-- INSTRUCTIONS FOR THE TASK --
Filter out everything except lines holding "this".

-- start RECORDED INFORMATION --

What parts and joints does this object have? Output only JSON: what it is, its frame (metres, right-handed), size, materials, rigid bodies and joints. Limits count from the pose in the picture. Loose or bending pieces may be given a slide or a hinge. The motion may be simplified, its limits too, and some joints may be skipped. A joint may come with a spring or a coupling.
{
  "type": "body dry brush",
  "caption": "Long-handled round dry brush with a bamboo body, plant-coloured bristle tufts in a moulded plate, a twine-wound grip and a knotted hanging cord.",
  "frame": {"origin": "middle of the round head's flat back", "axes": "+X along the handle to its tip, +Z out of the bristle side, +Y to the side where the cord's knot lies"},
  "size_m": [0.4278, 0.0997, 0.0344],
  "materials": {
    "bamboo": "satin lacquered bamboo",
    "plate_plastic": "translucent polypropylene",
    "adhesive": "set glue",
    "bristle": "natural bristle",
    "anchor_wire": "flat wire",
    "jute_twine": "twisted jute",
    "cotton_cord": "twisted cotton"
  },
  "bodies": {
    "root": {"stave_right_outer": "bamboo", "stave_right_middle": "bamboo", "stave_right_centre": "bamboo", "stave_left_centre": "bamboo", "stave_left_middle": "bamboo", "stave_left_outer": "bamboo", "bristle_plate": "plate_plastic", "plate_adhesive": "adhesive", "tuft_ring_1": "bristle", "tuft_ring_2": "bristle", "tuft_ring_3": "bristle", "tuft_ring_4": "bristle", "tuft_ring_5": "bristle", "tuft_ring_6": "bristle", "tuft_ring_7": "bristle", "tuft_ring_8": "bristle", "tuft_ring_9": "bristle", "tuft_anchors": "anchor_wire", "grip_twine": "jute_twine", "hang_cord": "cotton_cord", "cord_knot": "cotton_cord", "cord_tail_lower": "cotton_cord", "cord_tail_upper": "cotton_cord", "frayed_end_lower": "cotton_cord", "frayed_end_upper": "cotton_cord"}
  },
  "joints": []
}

-- end RECORDED INFORMATION --
-- start RECORDED INFORMATION --

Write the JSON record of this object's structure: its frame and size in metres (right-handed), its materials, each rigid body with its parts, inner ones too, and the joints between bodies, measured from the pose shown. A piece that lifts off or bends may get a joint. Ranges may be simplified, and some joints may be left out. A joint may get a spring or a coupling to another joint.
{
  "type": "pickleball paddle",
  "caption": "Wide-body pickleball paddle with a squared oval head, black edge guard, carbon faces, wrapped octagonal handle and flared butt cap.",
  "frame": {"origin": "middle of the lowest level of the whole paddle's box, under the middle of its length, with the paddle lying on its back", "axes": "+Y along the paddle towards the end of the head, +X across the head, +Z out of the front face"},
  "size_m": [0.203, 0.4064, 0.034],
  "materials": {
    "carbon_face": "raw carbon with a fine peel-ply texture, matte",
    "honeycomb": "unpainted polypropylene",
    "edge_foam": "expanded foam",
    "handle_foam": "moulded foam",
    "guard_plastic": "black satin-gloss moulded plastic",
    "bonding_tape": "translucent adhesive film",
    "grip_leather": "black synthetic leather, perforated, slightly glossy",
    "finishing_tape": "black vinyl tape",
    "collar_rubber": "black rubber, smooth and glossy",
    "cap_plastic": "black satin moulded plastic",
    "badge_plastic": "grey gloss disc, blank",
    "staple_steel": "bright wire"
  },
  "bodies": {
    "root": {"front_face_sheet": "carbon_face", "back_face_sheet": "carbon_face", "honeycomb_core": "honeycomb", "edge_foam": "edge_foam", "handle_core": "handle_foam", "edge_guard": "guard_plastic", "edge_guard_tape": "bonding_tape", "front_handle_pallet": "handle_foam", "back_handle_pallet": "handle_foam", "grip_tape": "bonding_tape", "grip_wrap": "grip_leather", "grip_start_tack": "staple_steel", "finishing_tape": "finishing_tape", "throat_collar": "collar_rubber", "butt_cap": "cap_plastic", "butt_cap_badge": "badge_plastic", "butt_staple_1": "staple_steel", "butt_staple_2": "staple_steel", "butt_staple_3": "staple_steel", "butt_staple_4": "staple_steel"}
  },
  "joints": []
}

-- end RECORDED INFORMATION --

-- WRITTEN RESPONSE --
What parts and joints does this object have? Output only JSON: what it is, its frame (metres, right-handed), size, materials, rigid bodies and joints. Limits count from the pose in the picture. Loose or bending pieces may be given a slide or a hinge. The motion may be simplified, its limits too, and some joints may be skipped. A joint may come with a spring or a coupling.
Write the JSON record of this object's structure: its frame and size in metres (right-handed), its materials, each rigid body with its parts, inner ones too, and the joints between bodies, measured from the pose shown. A piece that lifts off or bends may get a joint. Ranges may be simplified, and some joints may be left out. A joint may get a spring or a coupling to another joint.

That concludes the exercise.